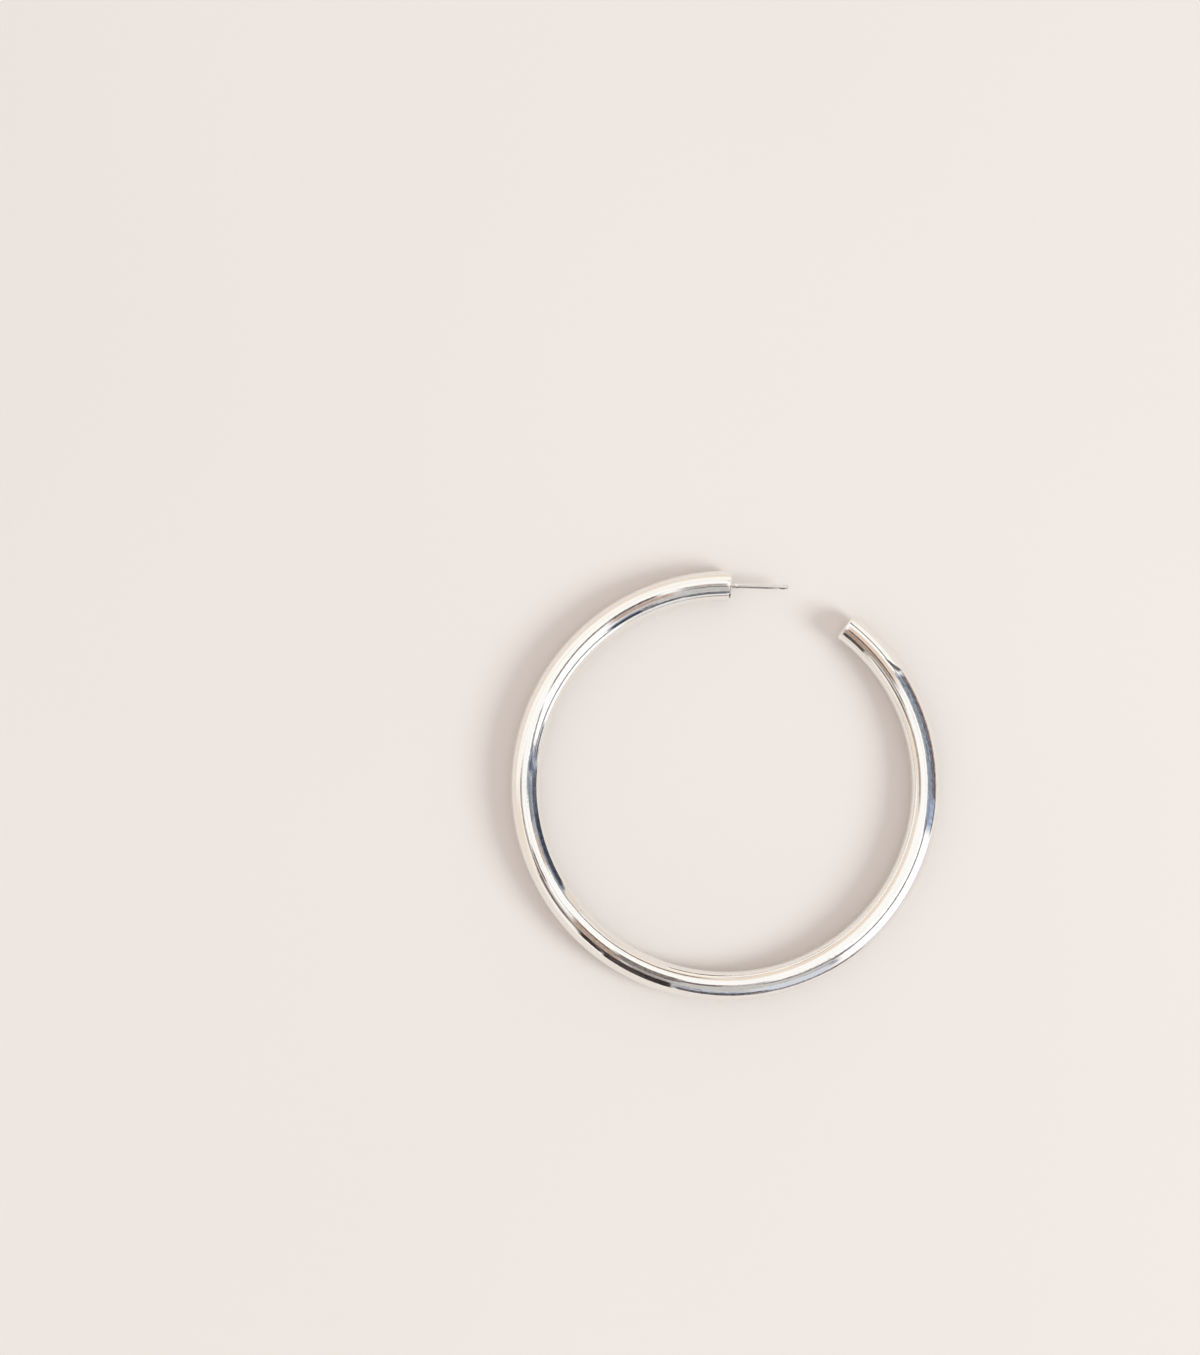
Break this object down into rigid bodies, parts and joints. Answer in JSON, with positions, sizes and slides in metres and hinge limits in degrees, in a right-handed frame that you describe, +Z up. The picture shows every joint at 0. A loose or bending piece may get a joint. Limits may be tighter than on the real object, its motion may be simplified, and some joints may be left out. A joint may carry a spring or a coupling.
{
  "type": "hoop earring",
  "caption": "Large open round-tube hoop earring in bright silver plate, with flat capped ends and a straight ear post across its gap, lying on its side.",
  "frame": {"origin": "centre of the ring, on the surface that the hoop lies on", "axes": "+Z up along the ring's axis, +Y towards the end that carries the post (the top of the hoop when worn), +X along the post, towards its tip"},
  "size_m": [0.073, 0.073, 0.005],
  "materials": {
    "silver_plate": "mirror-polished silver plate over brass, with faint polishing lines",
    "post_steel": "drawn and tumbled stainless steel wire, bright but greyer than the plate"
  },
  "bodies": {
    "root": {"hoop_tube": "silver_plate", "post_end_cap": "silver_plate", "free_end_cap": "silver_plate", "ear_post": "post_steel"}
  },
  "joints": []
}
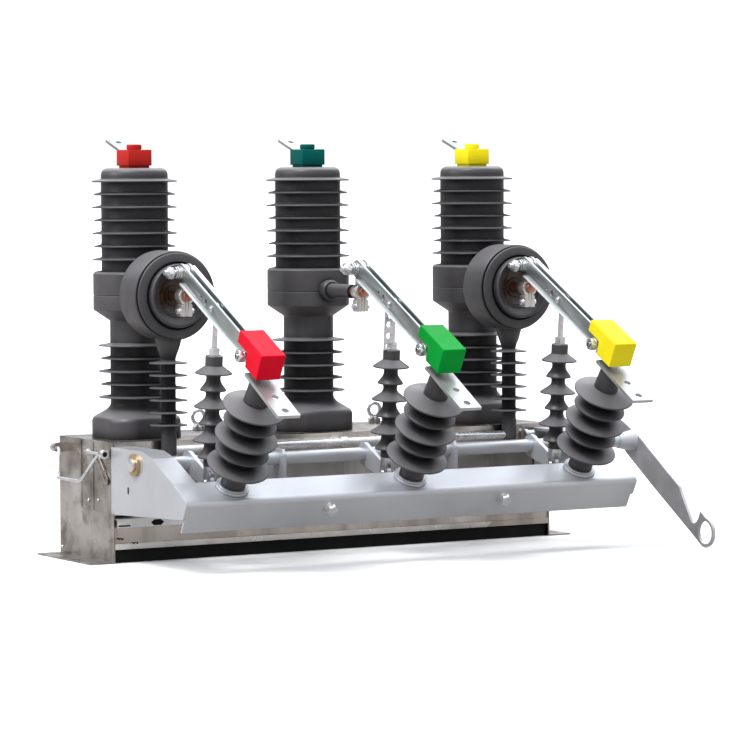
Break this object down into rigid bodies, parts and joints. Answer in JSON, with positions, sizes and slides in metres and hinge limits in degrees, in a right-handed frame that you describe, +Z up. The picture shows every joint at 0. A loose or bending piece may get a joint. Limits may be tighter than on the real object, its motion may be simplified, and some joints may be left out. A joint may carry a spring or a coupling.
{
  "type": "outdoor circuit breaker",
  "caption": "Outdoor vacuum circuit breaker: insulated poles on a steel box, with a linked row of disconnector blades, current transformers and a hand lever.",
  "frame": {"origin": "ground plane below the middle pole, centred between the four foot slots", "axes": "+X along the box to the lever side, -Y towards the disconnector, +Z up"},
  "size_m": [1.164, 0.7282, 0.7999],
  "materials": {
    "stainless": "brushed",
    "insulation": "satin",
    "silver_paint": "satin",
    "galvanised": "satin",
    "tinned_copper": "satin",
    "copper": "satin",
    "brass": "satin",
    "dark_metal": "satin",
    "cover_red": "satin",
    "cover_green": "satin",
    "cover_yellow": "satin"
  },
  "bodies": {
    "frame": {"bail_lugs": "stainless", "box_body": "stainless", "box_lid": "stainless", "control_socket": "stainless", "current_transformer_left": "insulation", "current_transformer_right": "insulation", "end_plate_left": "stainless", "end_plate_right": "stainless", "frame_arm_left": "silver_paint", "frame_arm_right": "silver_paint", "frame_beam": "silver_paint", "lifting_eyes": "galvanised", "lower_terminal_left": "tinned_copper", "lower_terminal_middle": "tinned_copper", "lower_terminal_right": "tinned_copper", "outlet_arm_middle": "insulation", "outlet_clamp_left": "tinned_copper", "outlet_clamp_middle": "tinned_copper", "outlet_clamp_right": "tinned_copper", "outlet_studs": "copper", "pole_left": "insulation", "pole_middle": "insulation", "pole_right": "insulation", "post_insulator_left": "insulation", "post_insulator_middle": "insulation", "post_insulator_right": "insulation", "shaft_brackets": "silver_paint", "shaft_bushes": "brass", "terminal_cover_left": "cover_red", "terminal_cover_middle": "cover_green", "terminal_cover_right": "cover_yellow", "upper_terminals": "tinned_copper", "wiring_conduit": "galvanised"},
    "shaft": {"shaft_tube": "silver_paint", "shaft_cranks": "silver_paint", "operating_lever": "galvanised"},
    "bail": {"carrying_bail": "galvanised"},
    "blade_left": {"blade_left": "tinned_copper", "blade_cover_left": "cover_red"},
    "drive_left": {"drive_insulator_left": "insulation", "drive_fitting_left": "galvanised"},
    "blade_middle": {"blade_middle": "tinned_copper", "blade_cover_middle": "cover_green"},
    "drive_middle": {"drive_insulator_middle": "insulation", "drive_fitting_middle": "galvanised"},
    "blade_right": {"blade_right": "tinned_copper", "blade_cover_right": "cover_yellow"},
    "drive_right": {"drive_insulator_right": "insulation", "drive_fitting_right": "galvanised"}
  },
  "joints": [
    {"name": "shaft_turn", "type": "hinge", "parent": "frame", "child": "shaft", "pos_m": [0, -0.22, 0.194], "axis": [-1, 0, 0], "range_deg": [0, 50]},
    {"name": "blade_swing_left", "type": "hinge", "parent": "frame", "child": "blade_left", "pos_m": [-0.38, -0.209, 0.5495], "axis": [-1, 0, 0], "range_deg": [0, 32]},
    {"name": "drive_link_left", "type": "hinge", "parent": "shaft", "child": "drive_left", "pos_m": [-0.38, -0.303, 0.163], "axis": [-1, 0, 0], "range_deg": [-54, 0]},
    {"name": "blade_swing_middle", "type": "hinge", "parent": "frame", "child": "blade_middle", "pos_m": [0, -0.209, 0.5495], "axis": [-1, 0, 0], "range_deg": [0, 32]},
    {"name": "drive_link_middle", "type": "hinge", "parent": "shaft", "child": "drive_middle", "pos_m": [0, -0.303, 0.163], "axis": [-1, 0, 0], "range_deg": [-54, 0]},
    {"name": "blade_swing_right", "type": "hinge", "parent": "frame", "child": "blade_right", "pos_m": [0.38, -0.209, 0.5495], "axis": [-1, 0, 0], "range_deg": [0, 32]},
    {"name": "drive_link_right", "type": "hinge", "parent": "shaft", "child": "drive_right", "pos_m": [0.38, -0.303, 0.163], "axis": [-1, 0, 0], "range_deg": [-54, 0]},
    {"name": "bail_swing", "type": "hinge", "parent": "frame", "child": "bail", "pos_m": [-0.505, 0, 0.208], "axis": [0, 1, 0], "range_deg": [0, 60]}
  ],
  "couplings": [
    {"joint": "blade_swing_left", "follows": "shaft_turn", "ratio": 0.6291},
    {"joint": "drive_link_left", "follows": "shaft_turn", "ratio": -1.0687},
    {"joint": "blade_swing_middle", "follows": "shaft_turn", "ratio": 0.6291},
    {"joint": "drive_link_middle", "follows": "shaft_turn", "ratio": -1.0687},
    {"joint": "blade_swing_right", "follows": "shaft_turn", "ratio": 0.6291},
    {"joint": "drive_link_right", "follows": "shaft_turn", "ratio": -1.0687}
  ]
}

══════════════════════════════

▶ AIM
Copy every line verbatim.

▶ COMPLETED EXERCISE
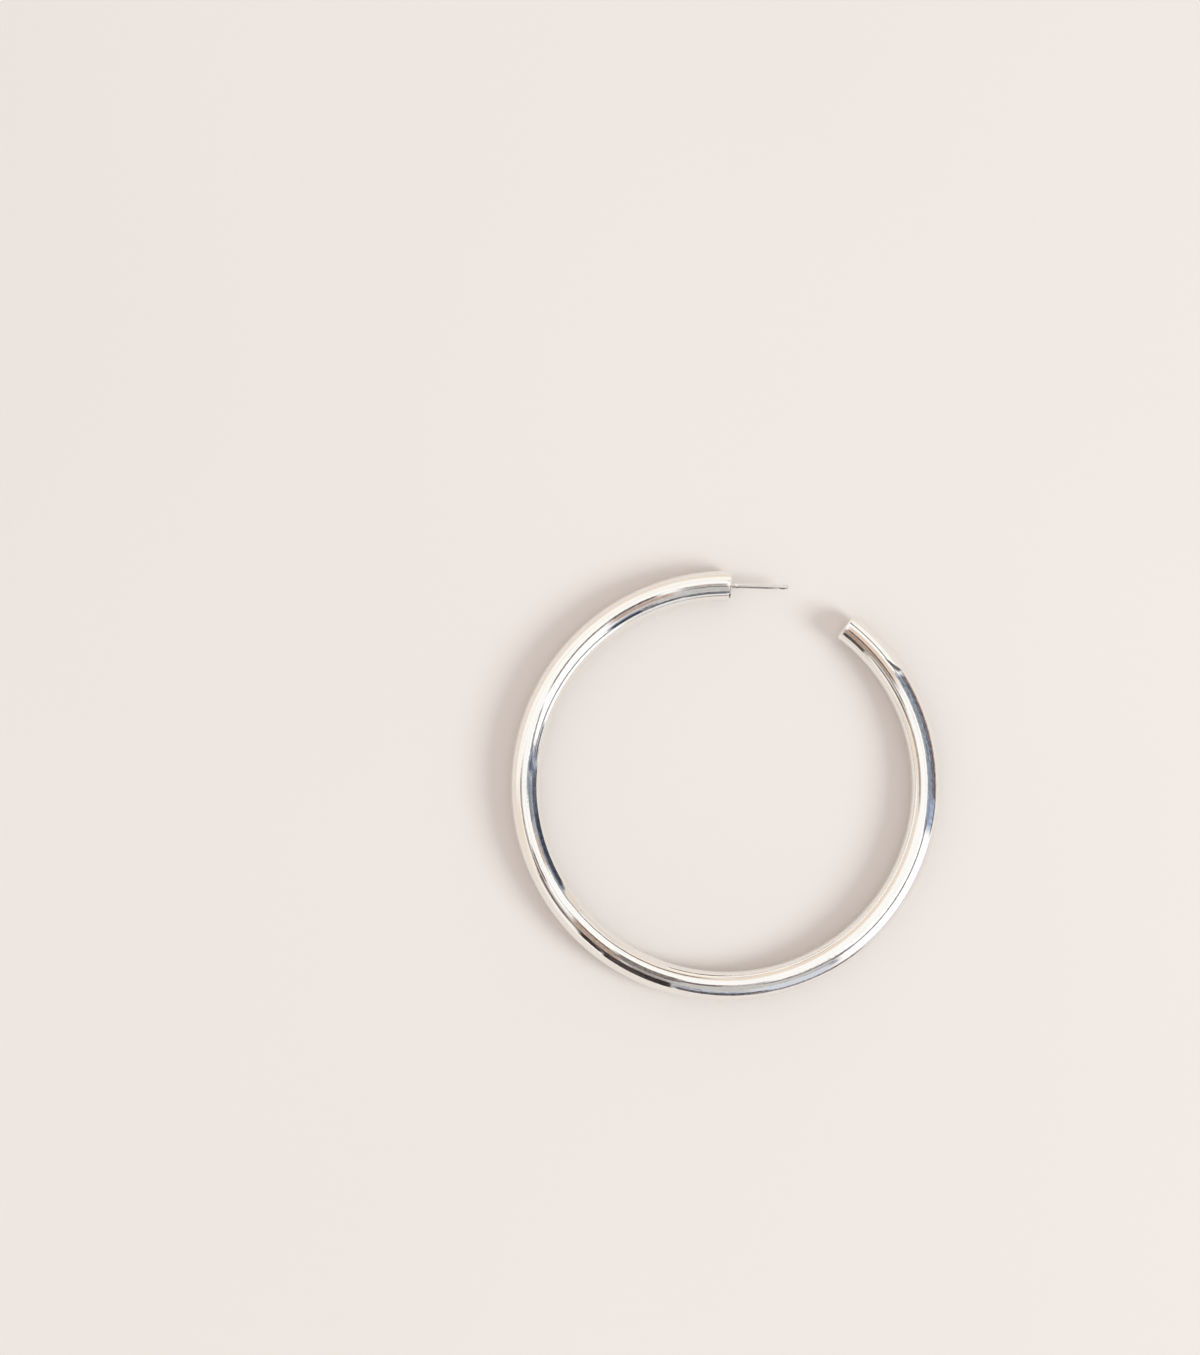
Break this object down into rigid bodies, parts and joints. Answer in JSON, with positions, sizes and slides in metres and hinge limits in degrees, in a right-handed frame that you describe, +Z up. The picture shows every joint at 0. A loose or bending piece may get a joint. Limits may be tighter than on the real object, its motion may be simplified, and some joints may be left out. A joint may carry a spring or a coupling.
{
  "type": "hoop earring",
  "caption": "Large open round-tube hoop earring in bright silver plate, with flat capped ends and a straight ear post across its gap, lying on its side.",
  "frame": {"origin": "centre of the ring, on the surface that the hoop lies on", "axes": "+Z up along the ring's axis, +Y towards the end that carries the post (the top of the hoop when worn), +X along the post, towards its tip"},
  "size_m": [0.073, 0.073, 0.005],
  "materials": {
    "silver_plate": "mirror-polished silver plate over brass, with faint polishing lines",
    "post_steel": "drawn and tumbled stainless steel wire, bright but greyer than the plate"
  },
  "bodies": {
    "root": {"hoop_tube": "silver_plate", "post_end_cap": "silver_plate", "free_end_cap": "silver_plate", "ear_post": "post_steel"}
  },
  "joints": []
}
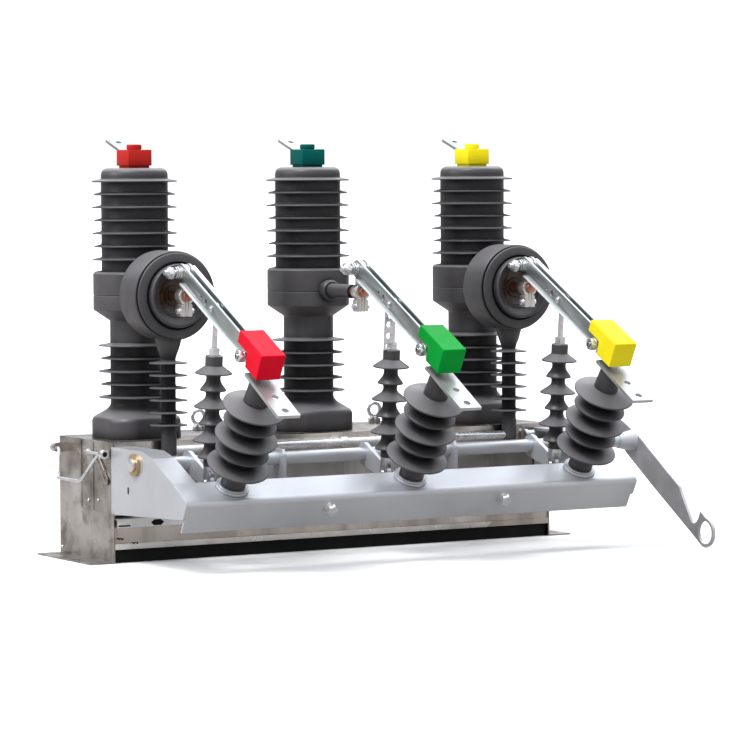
Break this object down into rigid bodies, parts and joints. Answer in JSON, with positions, sizes and slides in metres and hinge limits in degrees, in a right-handed frame that you describe, +Z up. The picture shows every joint at 0. A loose or bending piece may get a joint. Limits may be tighter than on the real object, its motion may be simplified, and some joints may be left out. A joint may carry a spring or a coupling.
{
  "type": "outdoor circuit breaker",
  "caption": "Outdoor vacuum circuit breaker: insulated poles on a steel box, with a linked row of disconnector blades, current transformers and a hand lever.",
  "frame": {"origin": "ground plane below the middle pole, centred between the four foot slots", "axes": "+X along the box to the lever side, -Y towards the disconnector, +Z up"},
  "size_m": [1.164, 0.7282, 0.7999],
  "materials": {
    "stainless": "brushed",
    "insulation": "satin",
    "silver_paint": "satin",
    "galvanised": "satin",
    "tinned_copper": "satin",
    "copper": "satin",
    "brass": "satin",
    "dark_metal": "satin",
    "cover_red": "satin",
    "cover_green": "satin",
    "cover_yellow": "satin"
  },
  "bodies": {
    "frame": {"bail_lugs": "stainless", "box_body": "stainless", "box_lid": "stainless", "control_socket": "stainless", "current_transformer_left": "insulation", "current_transformer_right": "insulation", "end_plate_left": "stainless", "end_plate_right": "stainless", "frame_arm_left": "silver_paint", "frame_arm_right": "silver_paint", "frame_beam": "silver_paint", "lifting_eyes": "galvanised", "lower_terminal_left": "tinned_copper", "lower_terminal_middle": "tinned_copper", "lower_terminal_right": "tinned_copper", "outlet_arm_middle": "insulation", "outlet_clamp_left": "tinned_copper", "outlet_clamp_middle": "tinned_copper", "outlet_clamp_right": "tinned_copper", "outlet_studs": "copper", "pole_left": "insulation", "pole_middle": "insulation", "pole_right": "insulation", "post_insulator_left": "insulation", "post_insulator_middle": "insulation", "post_insulator_right": "insulation", "shaft_brackets": "silver_paint", "shaft_bushes": "brass", "terminal_cover_left": "cover_red", "terminal_cover_middle": "cover_green", "terminal_cover_right": "cover_yellow", "upper_terminals": "tinned_copper", "wiring_conduit": "galvanised"},
    "shaft": {"shaft_tube": "silver_paint", "shaft_cranks": "silver_paint", "operating_lever": "galvanised"},
    "bail": {"carrying_bail": "galvanised"},
    "blade_left": {"blade_left": "tinned_copper", "blade_cover_left": "cover_red"},
    "drive_left": {"drive_insulator_left": "insulation", "drive_fitting_left": "galvanised"},
    "blade_middle": {"blade_middle": "tinned_copper", "blade_cover_middle": "cover_green"},
    "drive_middle": {"drive_insulator_middle": "insulation", "drive_fitting_middle": "galvanised"},
    "blade_right": {"blade_right": "tinned_copper", "blade_cover_right": "cover_yellow"},
    "drive_right": {"drive_insulator_right": "insulation", "drive_fitting_right": "galvanised"}
  },
  "joints": [
    {"name": "shaft_turn", "type": "hinge", "parent": "frame", "child": "shaft", "pos_m": [0, -0.22, 0.194], "axis": [-1, 0, 0], "range_deg": [0, 50]},
    {"name": "blade_swing_left", "type": "hinge", "parent": "frame", "child": "blade_left", "pos_m": [-0.38, -0.209, 0.5495], "axis": [-1, 0, 0], "range_deg": [0, 32]},
    {"name": "drive_link_left", "type": "hinge", "parent": "shaft", "child": "drive_left", "pos_m": [-0.38, -0.303, 0.163], "axis": [-1, 0, 0], "range_deg": [-54, 0]},
    {"name": "blade_swing_middle", "type": "hinge", "parent": "frame", "child": "blade_middle", "pos_m": [0, -0.209, 0.5495], "axis": [-1, 0, 0], "range_deg": [0, 32]},
    {"name": "drive_link_middle", "type": "hinge", "parent": "shaft", "child": "drive_middle", "pos_m": [0, -0.303, 0.163], "axis": [-1, 0, 0], "range_deg": [-54, 0]},
    {"name": "blade_swing_right", "type": "hinge", "parent": "frame", "child": "blade_right", "pos_m": [0.38, -0.209, 0.5495], "axis": [-1, 0, 0], "range_deg": [0, 32]},
    {"name": "drive_link_right", "type": "hinge", "parent": "shaft", "child": "drive_right", "pos_m": [0.38, -0.303, 0.163], "axis": [-1, 0, 0], "range_deg": [-54, 0]},
    {"name": "bail_swing", "type": "hinge", "parent": "frame", "child": "bail", "pos_m": [-0.505, 0, 0.208], "axis": [0, 1, 0], "range_deg": [0, 60]}
  ],
  "couplings": [
    {"joint": "blade_swing_left", "follows": "shaft_turn", "ratio": 0.6291},
    {"joint": "drive_link_left", "follows": "shaft_turn", "ratio": -1.0687},
    {"joint": "blade_swing_middle", "follows": "shaft_turn", "ratio": 0.6291},
    {"joint": "drive_link_middle", "follows": "shaft_turn", "ratio": -1.0687},
    {"joint": "blade_swing_right", "follows": "shaft_turn", "ratio": 0.6291},
    {"joint": "drive_link_right", "follows": "shaft_turn", "ratio": -1.0687}
  ]
}